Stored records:
★ ★ ★ ★ ★ ★ ★

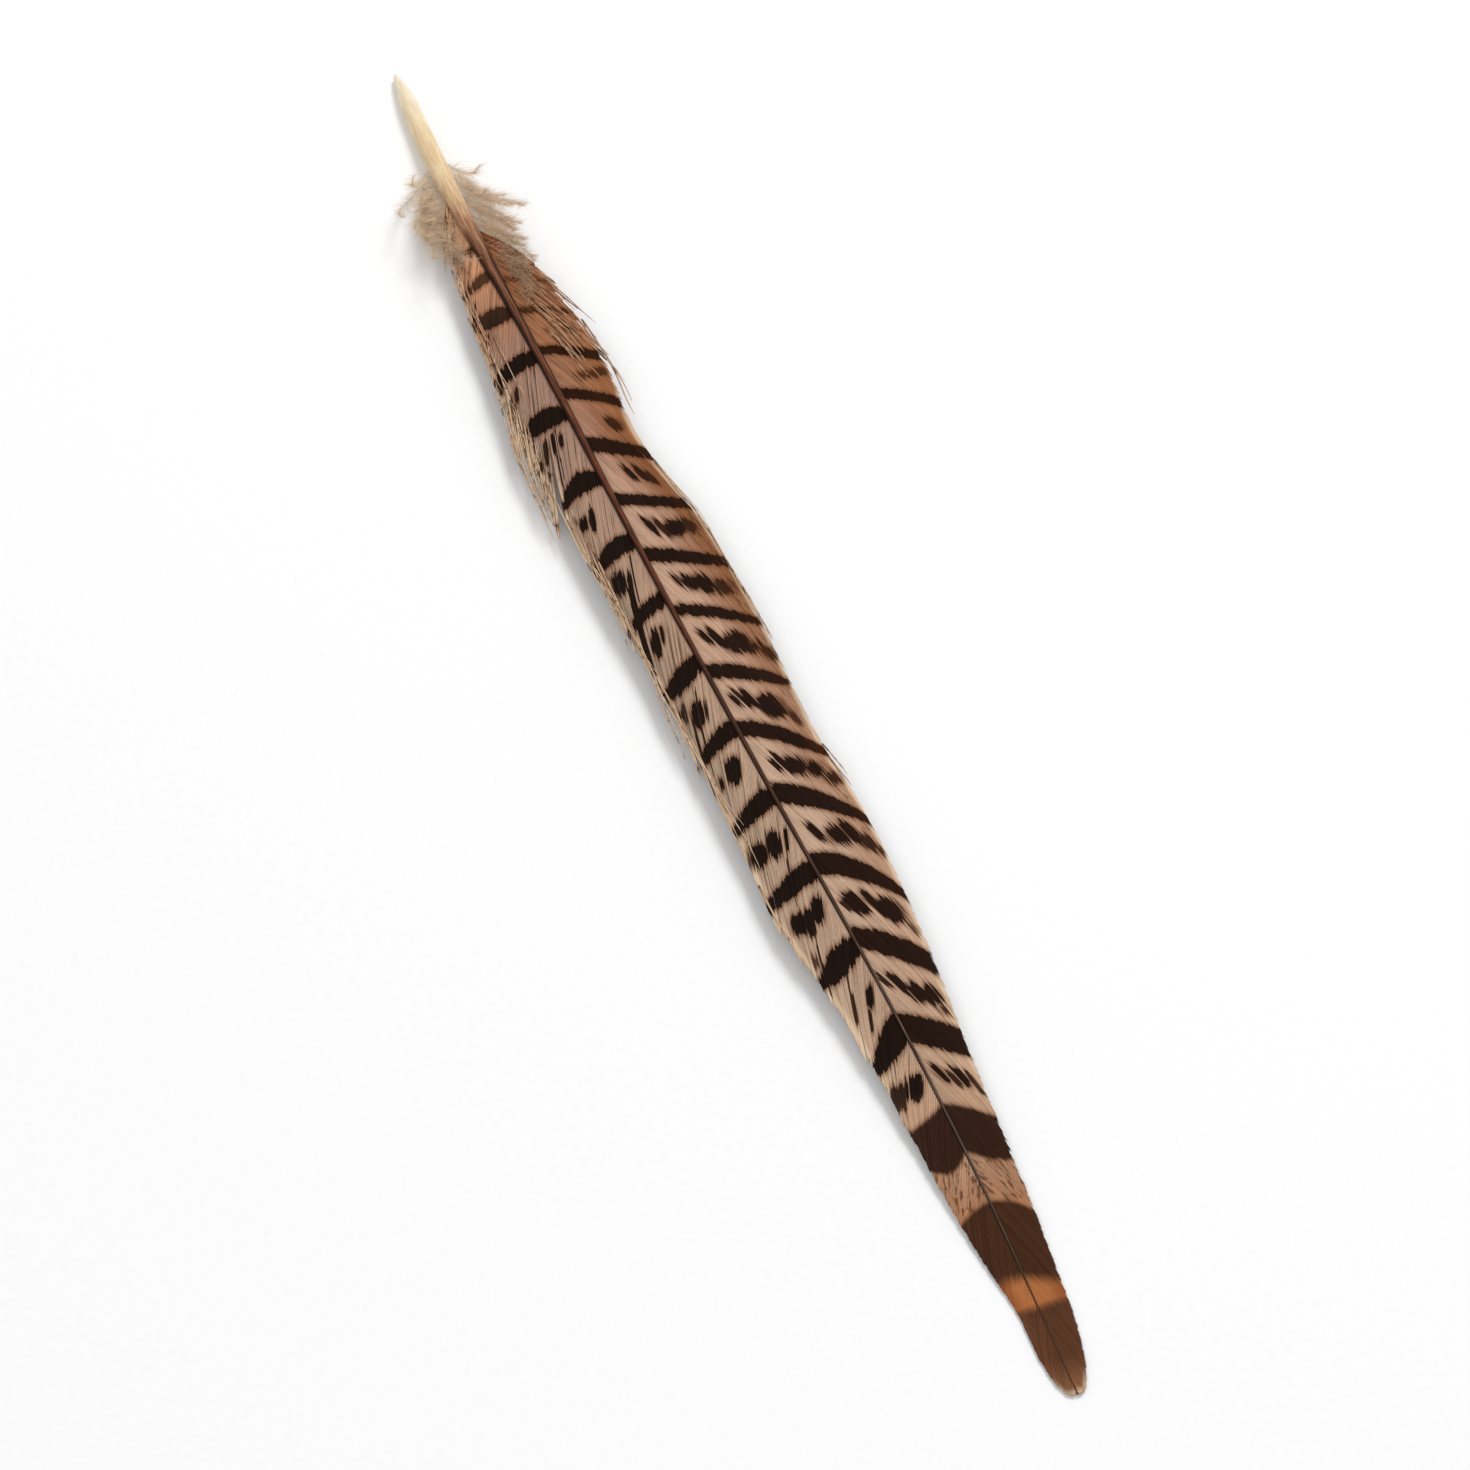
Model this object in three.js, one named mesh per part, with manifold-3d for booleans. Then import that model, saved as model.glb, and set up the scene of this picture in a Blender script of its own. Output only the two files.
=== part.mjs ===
// A pheasant's tail feather lying on its hollow side.
//
// Millimetres. While it is built, X runs along the feather from the quill's end (0) to the tip (LENGTH),
// Y runs across it, with the wide vane on +Y and the narrow one on -Y, and Z is up from the surface that
// it lies on. The finished solid is moved so that the origin is the centre of its footprint.
//
// The feather grew as one piece, so it is one solid: a tapered, bowed shaft, two vanes of overlapping
// locks of barbs, and loose locks of down at the foot of the vanes.

import * as THREE from "three";
import { mergeVertices } from "three/addons/utils/BufferGeometryUtils.js";
import Module from "manifold-3d";

const wasm = await Module();
wasm.setup();

// Driving dimensions. A list holds [distance from the quill's end, value] pairs on a smooth curve.
const LENGTH = 258;
const SHAFT_HEIGHT = [[0, 0.6], [10, 1.0], [30, 2.4], [75, 4.6], [130, 5.4], [190, 3.8], [228, 0.9],
  [242, 0.15], [LENGTH, 0.15]];
const SHAFT_BOW = [[0, 0], [30, -1.3], [75, -1.5], [105, -1.7], [150, -1.0], [205, 0.9], [228, 1.1],
  [LENGTH, 0]];

// The shaft: a round pointed quill, then a rachis that narrows to a hair and is deeper than it is wide.
const SHAFT_END = 257.5;
const SHAFT_RADIUS = [[0, 0.3], [3, 0.85], [9, 1.25], [22, 1.4], [40, 1.15], [60, 0.75], [125, 0.45],
  [SHAFT_END, 0.25]];
const SHAFT_DEPTH = [[0, 1], [30, 1], [70, 1.35], [200, 1.5], [SHAFT_END, 1.5]];
const SHAFT_STEPS = 26;
const SHAFT_SIDES = 8;

// The vanes. A barb leaves the shaft at its root, sweeps forward by its run, and ends at the vane's margin,
// which lies so far out from the shaft. A lock is a strip of barbs zipped together, and a web is a row of
// locks that still hold together: between two webs the vane has come unzipped, and the end of the web
// nearer the quill stands off.
const BARB_SWEEP = 0.15;
const BARB_SPREAD = 0.25;
const BARB_STEPS = 5;
const ROOT_GAP = 0.1;
const VANE_THICKNESS = 0.45;
const LOCK_PITCH = 8;
const LOCK_BENDS = [0, 0.45, 0.88];
const LOCK_LIFT = 0.3;
const LOCK_POINT = 0.09;
const WEB_OVERLAP = 0.3;
const CAMBER = [[40, 0.5], [70, 1.6], [110, 2.5], [165, 2.4], [200, 1.3], [228, 0.35], [242, 0]];
const CAMBER_POWER = 1.6;
const WIDE_VANE = {
  side: 1,
  firstRoot: 37.2,
  margin: [[50, 7.2], [60, 8.6], [72, 9.4], [83, 8.1], [92, 8.8], [104, 10.8], [123, 11.5], [137, 10.9],
    [150, 10.4], [162, 11.2], [176, 10.3], [190, 8.6], [205, 6.9], [220, 5.6], [240, 4.2], [250, 3.3],
    [255, 2.0], [257, 1.0], [LENGTH, 0.2]],
  run: [[36, 12], [50, 24], [66, 36], [84, 44], [110, 45], [130, 42], [152, 34], [176, 26], [200, 19],
    [225, 14.5], [240, 11.5], [250, 6.5], [256, 2]],
  webs: [{ locks: 4, parting: 0.8 }, { locks: 18, parting: 0.5 }, { locks: 5, parting: 0 }],
};
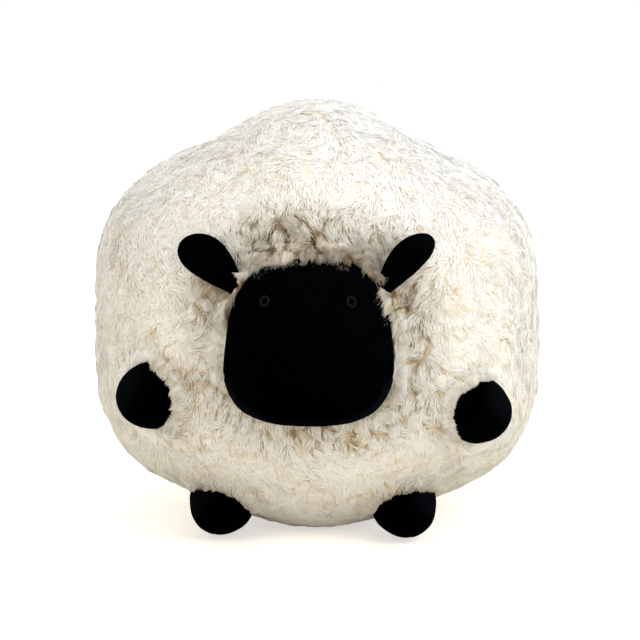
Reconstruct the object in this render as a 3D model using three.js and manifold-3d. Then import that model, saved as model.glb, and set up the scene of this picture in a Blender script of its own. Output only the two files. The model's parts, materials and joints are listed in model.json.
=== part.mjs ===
// Sheep cushion: a stuffed ball of six pile-fabric gores with a black velvet head, ears, arms and feet.
// Millimetres, +Z up. The sheep faces -Y, and left in a name is the viewer's left, at -X.
// The origin is on the floor, at the middle of the flat patch that the body rests on.
import * as THREE from 'three';
import { mergeVertices } from 'three/addons/utils/BufferGeometryUtils.js';
import Module from 'manifold-3d';

const DEG = Math.PI / 180;

// Clearances
const SEAT_GAP = 0.4; // between pieces that are sewn or stuffed against each other
const LIMB_SWING_GAP = 0.8; // round a limb's ball root, so that its facets turn freely
const EAR_SWING_GAP = 0.6; // round an ear's rolled root

// Body outline seen from the front: a rounded hexagon with a corner on top
const BODY_RADIUS = 218.6; // mean radius
const BODY_OVAL = 10.2; // wider than tall by twice this
const BODY_OVAL_LEAN = -4.5; // degrees that the oval lies aslant
const BODY_SQUARENESS = 1.2;
const SEAM_RIDGE = 7.1; // how far the seams stand out as corners
const BODY_SHOULDER_DROP = 2.7; // shoulders drawn in, lower corners pushed out
const BODY_PEAK = 1.0;

// Body seen from the side
const BODY_HALF_DEPTH = 200;
const BODY_BOXINESS = 2.3; // 2 is an ellipse, more is squarer
const SETTLE_DEPTH = 10.2; // how far the weight presses the bottom up
const SETTLE_SOFTNESS = 6;
const REST_CUT = 0.5; // depth of the flat patch on the floor

// Fleece: fabric backing and pile together
const FLEECE_THICKNESS = 15;
const GORE_TIP_RADIUS = 3; // where the gores meet at the back
const GORE_FRONT_ANGLE = 0.24; // radians from the front pole, under the head
const GORE_COLUMNS = 6;
const GORE_ROWS = 14;
const ROW_CROWDING = 0.45; // 0 spaces the rows evenly, more crowds them towards the head
const GORES = [
  // name, and the angle in degrees of its first seam; its second seam is the next one's first
  { name: 'fleece_top_right', seam: 30 },
  { name: 'fleece_top_left', seam: 90 },
  { name: 'fleece_side_left', seam: 150 },
  { name: 'fleece_bottom_left', seam: 207 },
  { name: 'fleece_bottom_right', seam: 274 },
  { name: 'fleece_side_right', seam: 333 },
];

// The fleece is drawn in round the head
const DRAW_IN_DEPTH = 18;
const DRAW_IN_WIDTH = 42;
const DRAW_IN_FADE = 3; // fades out over the last third before the body's widest section

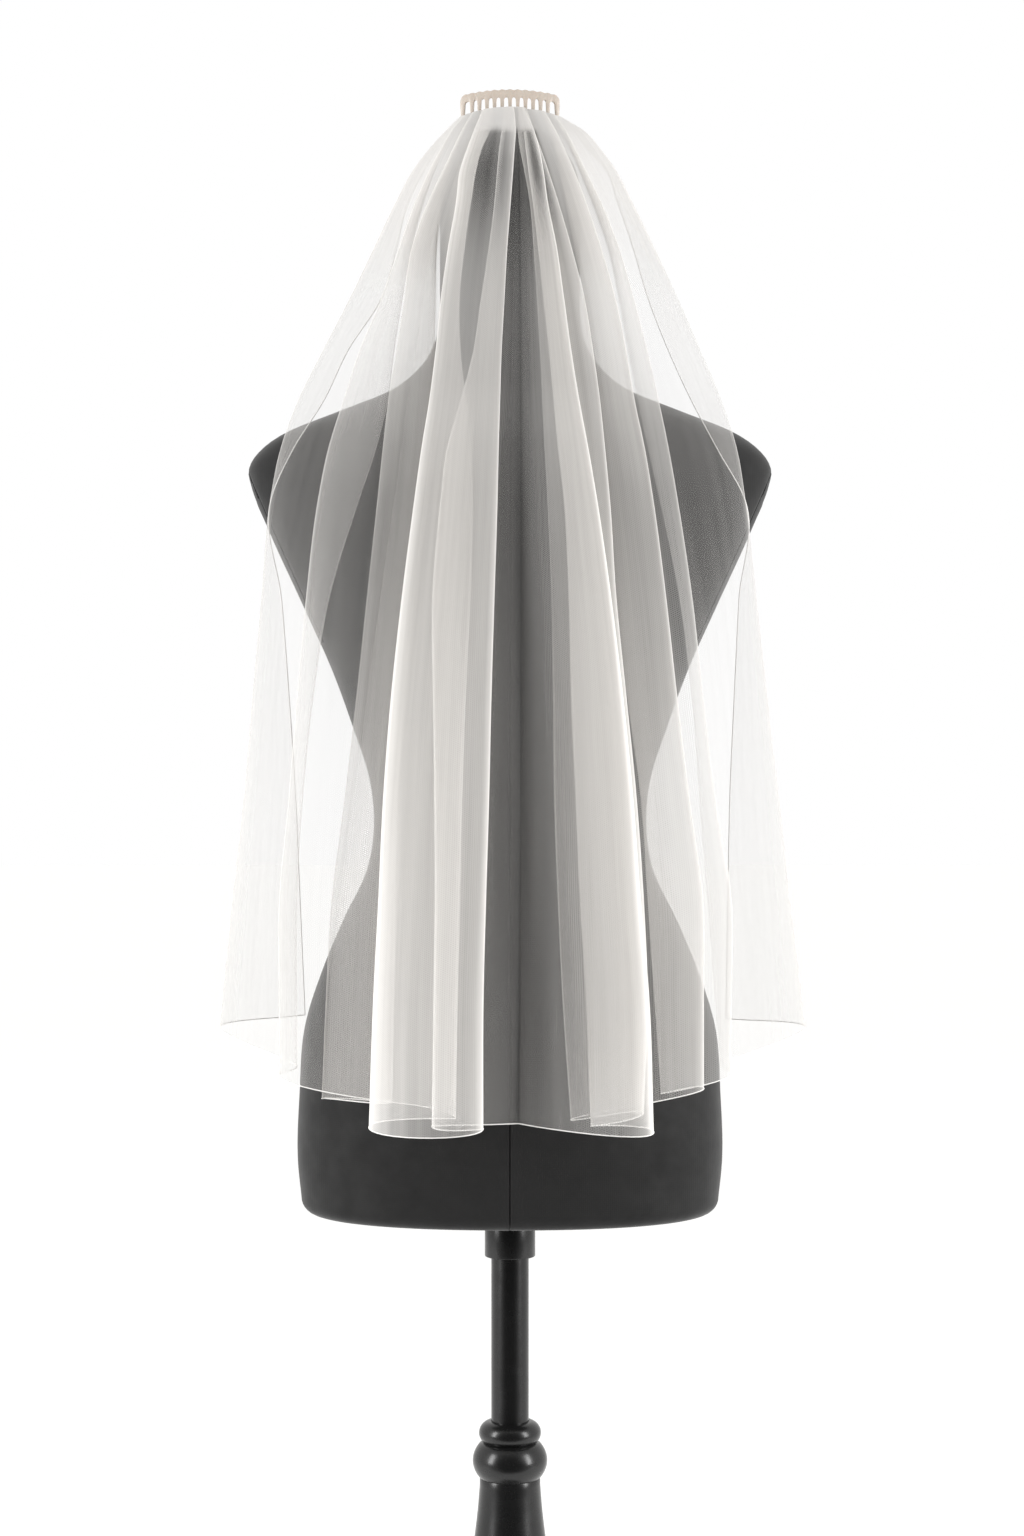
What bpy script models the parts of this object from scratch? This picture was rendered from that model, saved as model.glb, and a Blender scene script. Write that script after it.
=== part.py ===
"""A one-tier bridal veil of soft tulle, gathered on a comb and worn by a limbless dress form on a turned stand.

Metres, +Z up. The origin is the centre of the base's underside, and the form's back faces -Y.

The folds of a veil are judged from behind, so the tables give them as they look to an eye behind the form, in
millimetres on the upright plane through the pole. sight() carries such a place along its line of sight to
its real depth.
"""

import math

import bmesh
import bpy
import numpy as np

MM = 0.001
GAP = 0.3 * MM

EYE_HEIGHT = 1090 * MM
EYE_DISTANCE = 2.3

# The dress form's body: rows of height, half width, depth of the back and depth of the front, in mm.
BODY_SECTIONS = (
    # height, half width, back, front
    (749, 166.4, 115, 104),
    (777, 169.2, 118, 107),
    (829, 168.0, 118, 108),
    (886, 163.2, 113, 106),
    (931, 148.8, 105, 102),
    (970, 132.4, 97, 98),
    (1010, 113.6, 88, 93),
    (1046, 108.4, 83, 90),
    (1082, 112.0, 84, 92),
    (1122, 124.8, 89, 100),
    (1170, 142.4, 95, 112),
    (1218, 164.0, 99, 118),
    (1283, 193.6, 99, 106),
    (1316, 206.8, 95, 88),
    (1327, 208.8, 92, 80),
    (1341, 201.6, 86, 71),
    (1357, 180.0, 79, 64),
    (1374, 137.6, 71, 60),
    (1390, 97.6, 64, 57.5),
    (1410, 72.0, 59, 56.5),
    (1434, 58.8, 56.5, 56),
    (1452, 56.0, 56, 56),
)
BODY_ROWS = 28
BODY_COLUMNS = 36
BODY_SQUARENESS = 2.25
BODY_BOTTOM = 737 * MM
BOTTOM_ROUNDING = 12 * MM
NECK_RADIUS = 56 * MM
NECK_TOP = 1549 * MM
DOME_ROWS = 6
BUST_HEIGHT = 1205 * MM
BUST_RISE = 15 * MM
BUST_APART = 72 * MM
BUST_REACH = 52 * MM

# The armhole plates: the outermost 5 mm of each shoulder, along the slope of the body's side.
PLATE_LEAN = math.radians(24.2)
PLATE_EDGE = (203.6 * MM, 1316 * MM)
PLATE_REACH = (1190 * MM, 1400 * MM)

# The stand.
COLLAR_RADIUS = 20.2 * MM
COLLAR_BOTTOM = 700 * MM
POLE_RADIUS = 15 * MM
POLE_BOTTOM = 480 * MM
RING_HEIGHT = 559 * MM
RING_RADIUS = 9.5 * MM
RING_OUTER = 24.8 * MM
BALL_HEIGHT = 539 * MM
BALL_RADIUS = 29.8 * MM
BALL_HALF_HEIGHT = 15.5 * MM
COLUMN_NECK = (24.2 * MM, 522 * MM)
COLUMN_PROFILE = (
    # radius, height, below the ball
    (24.2, 518),
    (25.6, 500),
    (28.4, 476),
    (33.0, 436),
    (38.5, 384),
    (43.0, 326),
    (45.5, 268),
    (44.0, 216),
    (37.0, 172),
    (30.0, 142),
    (27.5, 122),
)
FOOT_RING = (36.0 * MM, 104 * MM, 13 * MM)
FOOT_PROFILE = (
    # radius, height, below the foot ring
    (31.0, 88),
    (34.0, 66),
    (44.0, 50),
    (60.0, 42),
    (64.0, 34.3),
)
BASE_PROFILE = (
    # radius, height, from the middle of the base to its rim
    (66, 34),
    (110, 32),
    (142, 29),
    (150, 26),
    (156, 25),
    (166, 22),
    (172, 15),
    (172, 7),
    (168, 2),
    (164, 0),
)
TURNED_STEPS = 32

# The comb: thirteen teeth on a spine that is curved to the head. Its teeth curl forward over the form's top.
COMB_WIDTH = 82 * MM
COMB_BEND = 88 * MM
COMB_TOP = 1632.3 * MM
COMB_DROOP = 3 * MM
COMB_THICKNESS = 2.2 * MM
TEETH = 13
TOOTH_PITCH = 6.2 * MM
TOOTH_LENGTH = 34.2 * MM
TOOTH_WIDTH = 3.2 * MM
END_TOOTH_WIDTH = 4.0 * MM
TIP_WIDTH = 1.5 * MM
SPINE_DEPTH = 6.2 * MM
SCALLOP = 0.7 * MM
SHOULDER_ROUNDING = 5.0 * MM
TOOTH_STRAIGHT = 10.2 * MM
TOOTH_CURL = 18 * MM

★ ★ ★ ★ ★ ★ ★

Extract only the lines from the line with "Reconstruct the object" through the line with "const EAR_SWING_GAP = 0.6;", keeping both end lines exactly as they are.

Reconstruct the object in this render as a 3D model using three.js and manifold-3d. Then import that model, saved as model.glb, and set up the scene of this picture in a Blender script of its own. Output only the two files. The model's parts, materials and joints are listed in model.json.
=== part.mjs ===
// Sheep cushion: a stuffed ball of six pile-fabric gores with a black velvet head, ears, arms and feet.
// Millimetres, +Z up. The sheep faces -Y, and left in a name is the viewer's left, at -X.
// The origin is on the floor, at the middle of the flat patch that the body rests on.
import * as THREE from 'three';
import { mergeVertices } from 'three/addons/utils/BufferGeometryUtils.js';
import Module from 'manifold-3d';

const DEG = Math.PI / 180;

// Clearances
const SEAT_GAP = 0.4; // between pieces that are sewn or stuffed against each other
const LIMB_SWING_GAP = 0.8; // round a limb's ball root, so that its facets turn freely
const EAR_SWING_GAP = 0.6; // round an ear's rolled root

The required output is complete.